I believe this is the future, though. Code is often way lighter than data, so why not move it around closer to data? Say a webserver routes a query, then makes a call to the DB, filters some data, and sends it back to the client. Why does the code not live in the NIC for routing, the filtering live in the SSD controller on another server, and the response is transferred from device buffers with direct copying?

Of course Loom's continuation can have a play in this, maybe be the underlying efficient serde mechanism?

There are initiatives to freeze whole JVMs, and bring them back in RAM when there's an HTTP call to be answered for example [3]. Maybe the path of performance for these is in only thawing the continuations and their dependencies, and blocking on >1h delays means getting frozen to the SSD.

Maybe in the future AWS is going to bill webserver lambda usage with SSD IOPS, RAM-L3-L2-L1 occupancy, NIC buffer usage granularity. Like Feynman said, there's plenty of (design) space at the bottom.

[1] https://nightlies.apache.org/flink/flink-statefun-docs-stabl...

[2] https://www.restate.dev/

[3] https://assets.ctfassets.net/oxjq45e8ilak/3KKci3H0yZWIlzHBjC...

2 comments

Low-level, DMA on PCIe stuff like GPUdirect and StorageDirect is a (limited, low-level, frustrating) form of disaggregated computing, if you think of DMA engines as tiny specific cores (and FPGA people have been using the PCIe bus and crazy 'DMAs' for this kind of stuff for a long time now).

On the high end you got your GPUs and accelerators, and recently all kinds of combinations of NIC, CPUs and GPUs, and on the extreme of the spectrum some of them also have ultra high bandwidth interconnect (mostly nvlink) that make the whole concept of disaggregated computing (in one host) more than viable and exciting.
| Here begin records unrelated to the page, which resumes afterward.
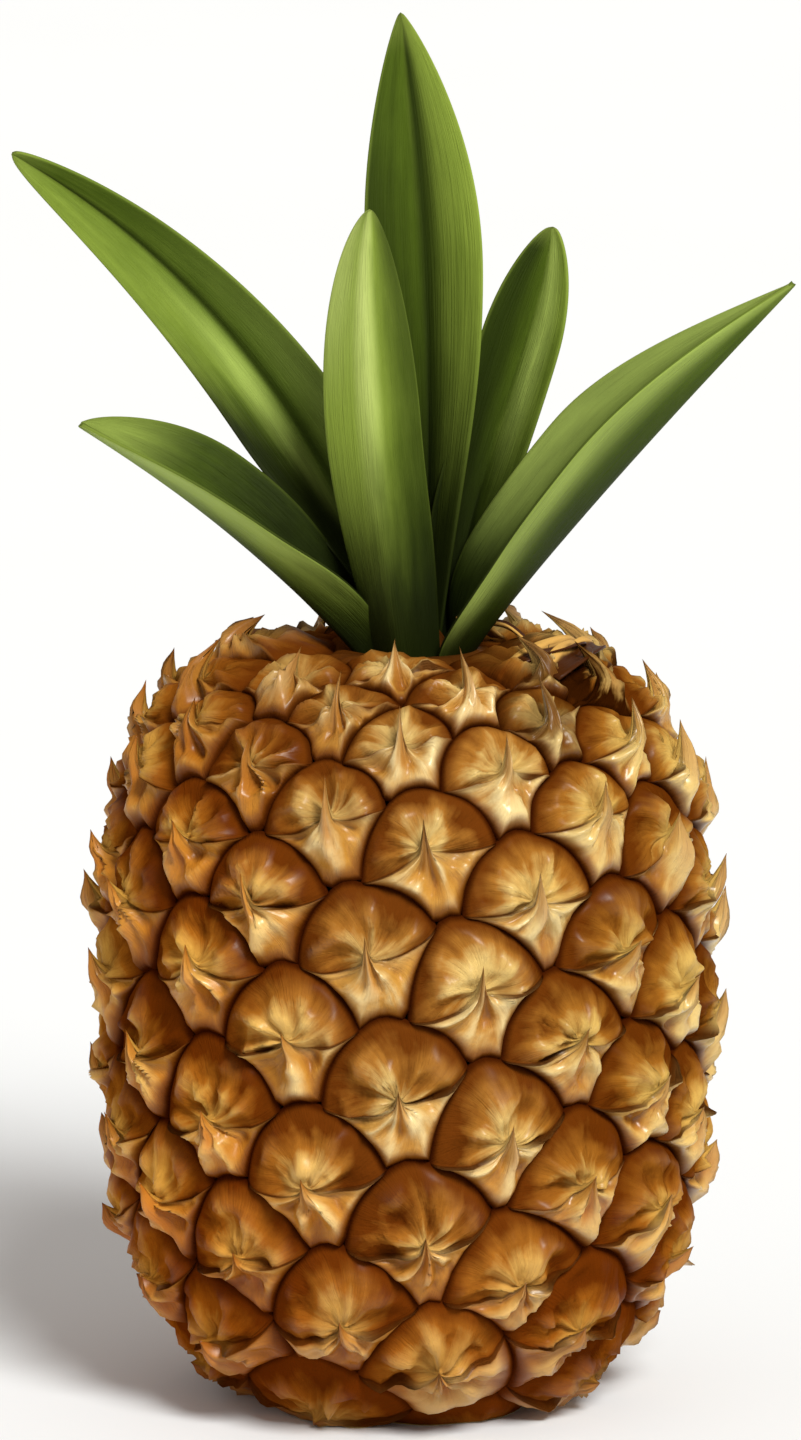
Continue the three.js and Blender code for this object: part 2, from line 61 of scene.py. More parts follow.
class Band(Enum):
    """The rind is kept as three pieces, from the cut base up to the crown."""

    LOWER = "rind_lower"
    MIDDLE = "rind_middle"
    UPPER = "rind_upper"


class Seed(IntEnum):
    """The seeds of the unevenness; the first two settle where each eye of the front sits."""

    AZIMUTH = 38740
    HEIGHT = 24870
    TIP_OUT = 3
    TIP_UP = 4
    BULGE = 5
    TIP_DROP = 6
    TINT = 7
    SWAY = 8
    SCALLOP = 9


def paint(red: int, green: int, blue: int) -> Tone:
    """A display colour from 0 to 255 as the linear colour that shaders take.

    Args:
        red: red as seen on a display.
        green: green as seen on a display.
        blue: blue as seen on a display.

    Returns:
        The linear colour with full opacity.
    """

    def linear(value: int) -> float:
        """One channel made linear, by the usual rule for displays."""
        share = value / 255
        return share / 12.92 if share <= 0.04045 else ((share + 0.055) / 1.055) ** 2.4

    return (linear(red), linear(green), linear(blue), 1.0)


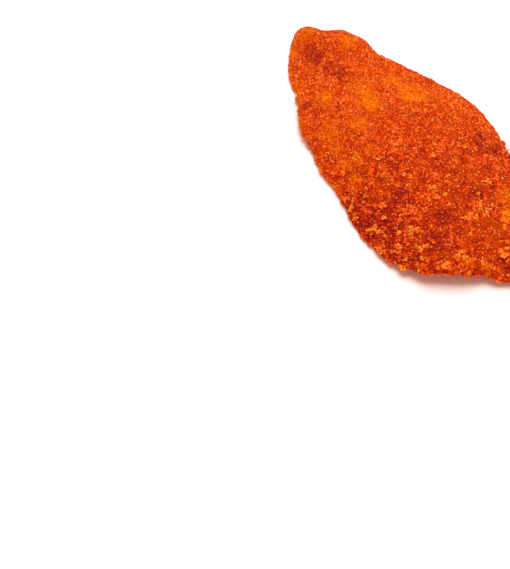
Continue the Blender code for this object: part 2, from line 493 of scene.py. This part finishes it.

It's just a big pain right now to program, synchronize, schedule all these async units and their async transfers, all that in a somewhat portable way.

> There are initiatives to freeze whole JVMs, and bring them back in RAM when there's an HTTP call to be answered for example [3].

There used to be a research JVM from a group called Velare that did exactly this. It was very cool. It was almost like watching 2 programs have a conversation with each other, with the back and forth of information passing.